**Exercise input:**
------
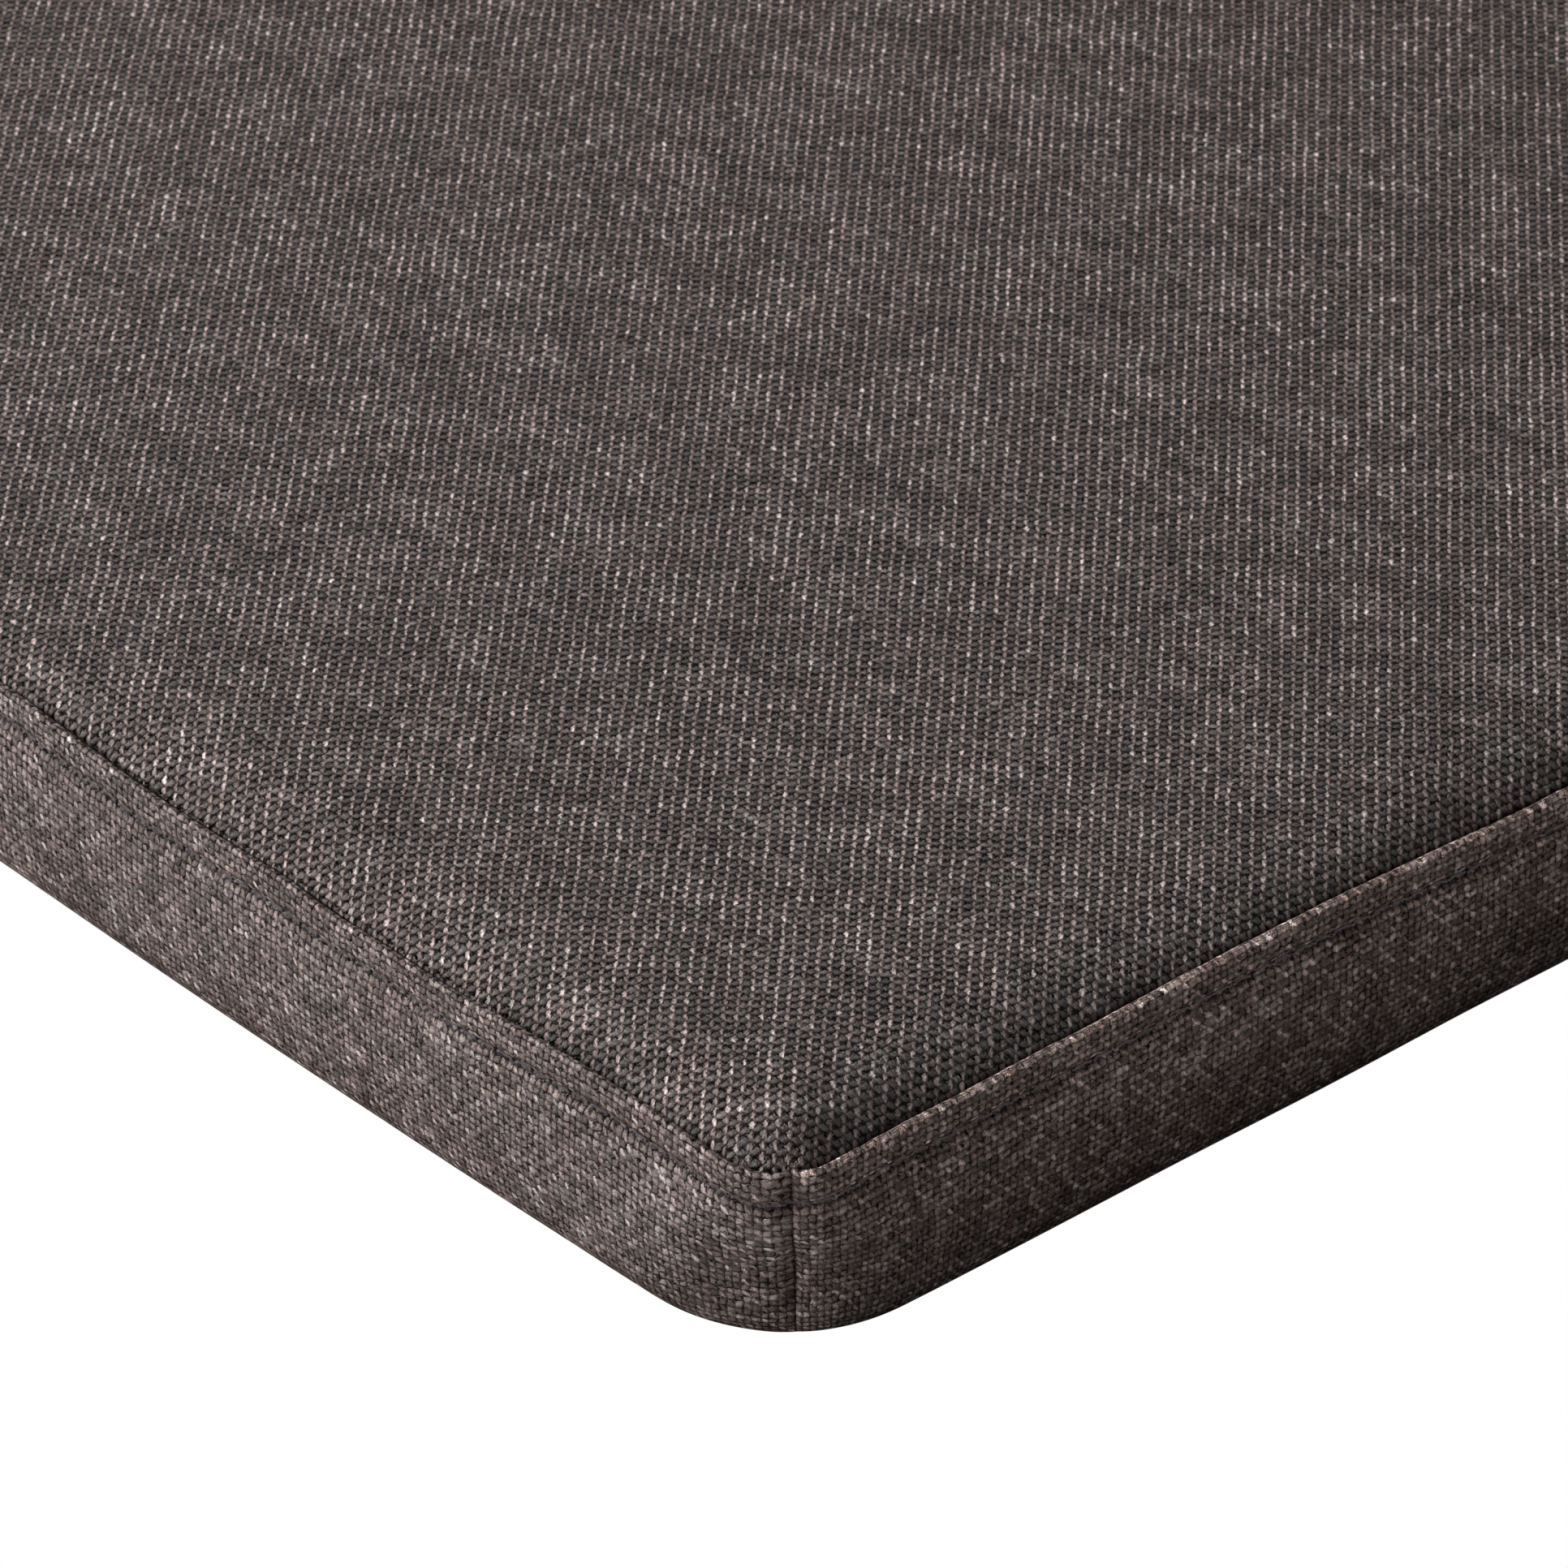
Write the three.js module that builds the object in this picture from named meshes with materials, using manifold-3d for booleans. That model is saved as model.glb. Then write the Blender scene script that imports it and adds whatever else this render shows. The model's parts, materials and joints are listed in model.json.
------
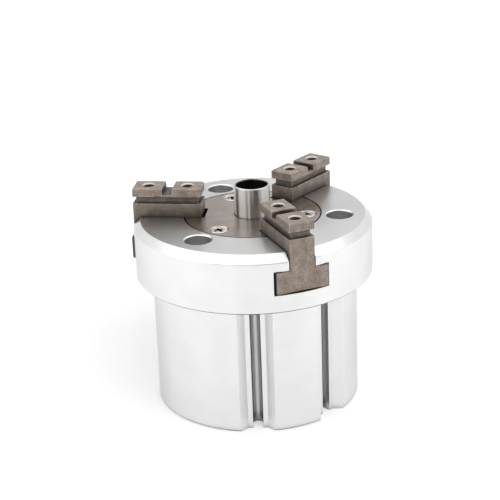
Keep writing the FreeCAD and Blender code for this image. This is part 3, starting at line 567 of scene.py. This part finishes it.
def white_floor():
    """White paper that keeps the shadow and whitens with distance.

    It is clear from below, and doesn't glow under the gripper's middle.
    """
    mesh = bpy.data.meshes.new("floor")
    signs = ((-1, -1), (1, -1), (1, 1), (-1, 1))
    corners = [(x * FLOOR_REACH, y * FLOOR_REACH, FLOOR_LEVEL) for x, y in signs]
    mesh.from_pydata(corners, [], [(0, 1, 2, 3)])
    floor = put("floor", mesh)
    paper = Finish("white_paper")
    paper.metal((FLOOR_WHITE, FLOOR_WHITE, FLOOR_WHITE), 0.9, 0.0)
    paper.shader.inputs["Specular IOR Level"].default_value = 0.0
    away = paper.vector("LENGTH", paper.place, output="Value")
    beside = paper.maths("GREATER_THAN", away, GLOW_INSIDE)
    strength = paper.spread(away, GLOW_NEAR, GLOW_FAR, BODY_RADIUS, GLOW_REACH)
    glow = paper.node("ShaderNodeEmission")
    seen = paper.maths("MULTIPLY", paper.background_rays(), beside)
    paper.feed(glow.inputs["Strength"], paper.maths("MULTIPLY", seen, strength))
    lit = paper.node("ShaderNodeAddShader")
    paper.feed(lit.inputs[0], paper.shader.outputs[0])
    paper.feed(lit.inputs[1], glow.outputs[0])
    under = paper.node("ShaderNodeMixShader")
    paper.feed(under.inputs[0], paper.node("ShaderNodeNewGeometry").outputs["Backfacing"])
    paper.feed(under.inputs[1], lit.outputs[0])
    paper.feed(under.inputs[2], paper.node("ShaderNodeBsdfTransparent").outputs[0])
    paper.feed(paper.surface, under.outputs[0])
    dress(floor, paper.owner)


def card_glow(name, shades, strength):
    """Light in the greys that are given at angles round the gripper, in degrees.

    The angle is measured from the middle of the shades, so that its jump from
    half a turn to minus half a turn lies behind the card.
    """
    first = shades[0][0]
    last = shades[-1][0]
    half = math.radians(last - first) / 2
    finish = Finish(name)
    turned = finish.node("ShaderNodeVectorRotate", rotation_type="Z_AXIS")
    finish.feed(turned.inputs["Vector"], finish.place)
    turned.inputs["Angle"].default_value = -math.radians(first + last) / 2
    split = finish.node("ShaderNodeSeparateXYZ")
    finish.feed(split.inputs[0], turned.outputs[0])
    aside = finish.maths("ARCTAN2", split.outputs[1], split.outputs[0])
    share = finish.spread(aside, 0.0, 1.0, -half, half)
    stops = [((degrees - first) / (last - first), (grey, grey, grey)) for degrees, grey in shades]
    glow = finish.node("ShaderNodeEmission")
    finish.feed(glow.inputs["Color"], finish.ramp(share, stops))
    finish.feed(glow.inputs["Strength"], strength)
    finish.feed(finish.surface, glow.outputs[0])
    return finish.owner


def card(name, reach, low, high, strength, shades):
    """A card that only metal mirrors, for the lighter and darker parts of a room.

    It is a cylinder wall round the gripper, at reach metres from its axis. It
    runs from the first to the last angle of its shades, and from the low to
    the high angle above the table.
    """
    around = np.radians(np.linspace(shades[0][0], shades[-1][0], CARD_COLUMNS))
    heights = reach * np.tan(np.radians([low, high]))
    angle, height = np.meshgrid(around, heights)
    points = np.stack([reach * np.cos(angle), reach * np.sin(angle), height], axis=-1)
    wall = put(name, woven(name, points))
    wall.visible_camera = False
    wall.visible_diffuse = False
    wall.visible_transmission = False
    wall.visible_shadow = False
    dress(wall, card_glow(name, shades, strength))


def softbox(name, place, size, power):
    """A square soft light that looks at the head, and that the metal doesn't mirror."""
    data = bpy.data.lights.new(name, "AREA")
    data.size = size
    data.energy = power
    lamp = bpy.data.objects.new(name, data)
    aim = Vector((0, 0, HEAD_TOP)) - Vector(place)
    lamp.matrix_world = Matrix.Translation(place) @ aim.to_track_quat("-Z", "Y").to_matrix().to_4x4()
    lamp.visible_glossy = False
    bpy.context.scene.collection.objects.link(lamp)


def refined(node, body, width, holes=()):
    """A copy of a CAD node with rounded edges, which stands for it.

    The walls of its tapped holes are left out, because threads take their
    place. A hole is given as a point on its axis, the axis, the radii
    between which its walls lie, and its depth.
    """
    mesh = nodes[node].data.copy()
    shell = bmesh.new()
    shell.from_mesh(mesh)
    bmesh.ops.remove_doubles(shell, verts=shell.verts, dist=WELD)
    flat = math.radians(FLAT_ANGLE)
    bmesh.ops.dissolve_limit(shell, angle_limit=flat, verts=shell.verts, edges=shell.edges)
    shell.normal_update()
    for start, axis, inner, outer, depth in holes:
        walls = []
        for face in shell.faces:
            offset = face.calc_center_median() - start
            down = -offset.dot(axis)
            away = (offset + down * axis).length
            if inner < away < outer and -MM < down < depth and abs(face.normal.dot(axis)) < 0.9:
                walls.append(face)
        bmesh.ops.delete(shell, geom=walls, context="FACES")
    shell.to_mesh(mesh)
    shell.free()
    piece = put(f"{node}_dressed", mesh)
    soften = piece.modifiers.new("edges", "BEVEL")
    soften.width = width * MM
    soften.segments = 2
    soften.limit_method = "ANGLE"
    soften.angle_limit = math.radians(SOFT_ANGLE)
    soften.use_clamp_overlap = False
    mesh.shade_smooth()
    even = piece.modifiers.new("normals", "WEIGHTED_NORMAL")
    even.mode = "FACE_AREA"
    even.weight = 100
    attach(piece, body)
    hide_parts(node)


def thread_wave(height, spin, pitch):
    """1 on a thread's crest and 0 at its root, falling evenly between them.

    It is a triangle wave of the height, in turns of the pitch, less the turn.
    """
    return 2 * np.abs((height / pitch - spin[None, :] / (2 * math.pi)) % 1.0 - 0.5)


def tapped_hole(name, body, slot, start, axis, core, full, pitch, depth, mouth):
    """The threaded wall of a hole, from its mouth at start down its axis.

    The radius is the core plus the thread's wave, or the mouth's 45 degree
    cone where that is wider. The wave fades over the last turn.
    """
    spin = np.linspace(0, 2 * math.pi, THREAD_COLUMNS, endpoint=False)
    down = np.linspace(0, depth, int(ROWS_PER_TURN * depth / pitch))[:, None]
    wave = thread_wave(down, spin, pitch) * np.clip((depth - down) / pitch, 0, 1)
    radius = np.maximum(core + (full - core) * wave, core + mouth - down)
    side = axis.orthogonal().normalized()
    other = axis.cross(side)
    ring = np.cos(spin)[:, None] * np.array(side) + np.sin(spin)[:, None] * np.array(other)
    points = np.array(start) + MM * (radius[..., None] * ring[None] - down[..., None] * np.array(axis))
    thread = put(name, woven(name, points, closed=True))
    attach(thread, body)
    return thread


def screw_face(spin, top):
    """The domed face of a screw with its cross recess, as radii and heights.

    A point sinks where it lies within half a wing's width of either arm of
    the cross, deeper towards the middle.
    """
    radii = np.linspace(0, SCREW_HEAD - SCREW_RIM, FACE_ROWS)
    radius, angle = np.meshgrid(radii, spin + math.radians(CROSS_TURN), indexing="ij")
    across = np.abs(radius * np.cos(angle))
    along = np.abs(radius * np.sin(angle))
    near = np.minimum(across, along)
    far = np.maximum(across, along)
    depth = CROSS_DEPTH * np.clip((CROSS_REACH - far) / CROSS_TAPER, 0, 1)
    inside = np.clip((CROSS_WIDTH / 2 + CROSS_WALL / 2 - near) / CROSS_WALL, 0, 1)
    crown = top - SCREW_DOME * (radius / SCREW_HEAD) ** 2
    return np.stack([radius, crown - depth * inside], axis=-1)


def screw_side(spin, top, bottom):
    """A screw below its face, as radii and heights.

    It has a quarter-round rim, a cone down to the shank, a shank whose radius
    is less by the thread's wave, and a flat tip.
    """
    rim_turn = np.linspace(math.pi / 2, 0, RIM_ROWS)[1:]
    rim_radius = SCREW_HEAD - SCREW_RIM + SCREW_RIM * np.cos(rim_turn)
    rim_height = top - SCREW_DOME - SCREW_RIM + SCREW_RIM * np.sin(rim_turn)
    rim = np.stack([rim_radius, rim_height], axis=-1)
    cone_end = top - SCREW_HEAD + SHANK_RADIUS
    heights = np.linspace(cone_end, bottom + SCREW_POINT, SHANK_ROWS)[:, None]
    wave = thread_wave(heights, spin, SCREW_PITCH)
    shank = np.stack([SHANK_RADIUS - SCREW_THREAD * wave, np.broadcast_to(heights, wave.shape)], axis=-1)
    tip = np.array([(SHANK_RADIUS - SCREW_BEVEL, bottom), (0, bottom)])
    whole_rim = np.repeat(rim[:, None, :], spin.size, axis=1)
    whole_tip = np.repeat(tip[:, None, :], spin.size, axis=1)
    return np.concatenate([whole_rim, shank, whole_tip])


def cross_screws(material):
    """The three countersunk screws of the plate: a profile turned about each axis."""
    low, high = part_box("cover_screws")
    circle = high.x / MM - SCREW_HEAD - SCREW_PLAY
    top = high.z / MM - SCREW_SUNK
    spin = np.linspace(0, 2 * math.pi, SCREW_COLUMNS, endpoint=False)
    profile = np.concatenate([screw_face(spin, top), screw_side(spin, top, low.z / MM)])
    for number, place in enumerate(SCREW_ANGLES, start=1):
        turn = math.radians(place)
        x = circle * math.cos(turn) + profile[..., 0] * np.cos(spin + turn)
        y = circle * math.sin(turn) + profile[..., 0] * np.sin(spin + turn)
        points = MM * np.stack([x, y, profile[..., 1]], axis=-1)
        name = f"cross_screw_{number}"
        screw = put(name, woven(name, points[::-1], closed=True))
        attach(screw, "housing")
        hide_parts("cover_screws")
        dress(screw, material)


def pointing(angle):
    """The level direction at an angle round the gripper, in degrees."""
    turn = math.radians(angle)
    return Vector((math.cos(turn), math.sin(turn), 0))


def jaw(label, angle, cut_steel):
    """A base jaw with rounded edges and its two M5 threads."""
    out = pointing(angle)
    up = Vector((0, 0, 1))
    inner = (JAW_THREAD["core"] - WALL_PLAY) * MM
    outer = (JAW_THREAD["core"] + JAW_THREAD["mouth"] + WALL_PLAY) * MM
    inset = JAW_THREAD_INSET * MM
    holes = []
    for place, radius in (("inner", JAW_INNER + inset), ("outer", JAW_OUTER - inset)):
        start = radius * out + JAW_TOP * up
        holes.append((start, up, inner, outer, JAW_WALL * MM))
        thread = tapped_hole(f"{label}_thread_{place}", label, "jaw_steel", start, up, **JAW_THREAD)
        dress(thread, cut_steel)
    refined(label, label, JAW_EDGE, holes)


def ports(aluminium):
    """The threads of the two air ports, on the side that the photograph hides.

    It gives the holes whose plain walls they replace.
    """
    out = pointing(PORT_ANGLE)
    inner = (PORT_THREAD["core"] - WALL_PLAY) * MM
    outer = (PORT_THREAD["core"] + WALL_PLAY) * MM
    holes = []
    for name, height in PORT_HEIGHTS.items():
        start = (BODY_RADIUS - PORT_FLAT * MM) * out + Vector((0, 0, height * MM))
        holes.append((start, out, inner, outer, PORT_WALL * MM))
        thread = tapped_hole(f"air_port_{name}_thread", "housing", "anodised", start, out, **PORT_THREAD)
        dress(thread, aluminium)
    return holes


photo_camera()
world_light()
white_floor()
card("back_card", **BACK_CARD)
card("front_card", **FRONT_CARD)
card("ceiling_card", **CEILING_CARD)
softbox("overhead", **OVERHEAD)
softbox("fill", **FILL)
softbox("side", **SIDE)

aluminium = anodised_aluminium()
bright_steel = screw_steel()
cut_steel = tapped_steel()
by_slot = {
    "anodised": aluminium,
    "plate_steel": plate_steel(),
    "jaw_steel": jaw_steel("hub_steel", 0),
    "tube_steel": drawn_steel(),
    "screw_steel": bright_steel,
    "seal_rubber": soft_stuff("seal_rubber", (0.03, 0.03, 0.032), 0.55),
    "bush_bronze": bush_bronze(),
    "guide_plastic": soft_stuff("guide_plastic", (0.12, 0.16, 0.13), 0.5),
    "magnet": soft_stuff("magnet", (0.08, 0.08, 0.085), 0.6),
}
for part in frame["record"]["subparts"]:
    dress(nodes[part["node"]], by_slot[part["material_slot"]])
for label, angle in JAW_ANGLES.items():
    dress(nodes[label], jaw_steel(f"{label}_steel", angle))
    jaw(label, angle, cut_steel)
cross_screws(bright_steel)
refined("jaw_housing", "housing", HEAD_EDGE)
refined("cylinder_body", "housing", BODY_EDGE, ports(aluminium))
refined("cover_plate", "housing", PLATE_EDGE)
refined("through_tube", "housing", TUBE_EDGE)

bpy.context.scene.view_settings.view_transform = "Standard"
------
Copy verbatim the line that contains "attach(thread, body)", the line that contains "return np.stack([radius, crown", and all lines between them.

    attach(thread, body)
    return thread


def screw_face(spin, top):
    """The domed face of a screw with its cross recess, as radii and heights.

    A point sinks where it lies within half a wing's width of either arm of
    the cross, deeper towards the middle.
    """
    radii = np.linspace(0, SCREW_HEAD - SCREW_RIM, FACE_ROWS)
    radius, angle = np.meshgrid(radii, spin + math.radians(CROSS_TURN), indexing="ij")
    across = np.abs(radius * np.cos(angle))
    along = np.abs(radius * np.sin(angle))
    near = np.minimum(across, along)
    far = np.maximum(across, along)
    depth = CROSS_DEPTH * np.clip((CROSS_REACH - far) / CROSS_TAPER, 0, 1)
    inside = np.clip((CROSS_WIDTH / 2 + CROSS_WALL / 2 - near) / CROSS_WALL, 0, 1)
    crown = top - SCREW_DOME * (radius / SCREW_HEAD) ** 2
    return np.stack([radius, crown - depth * inside], axis=-1)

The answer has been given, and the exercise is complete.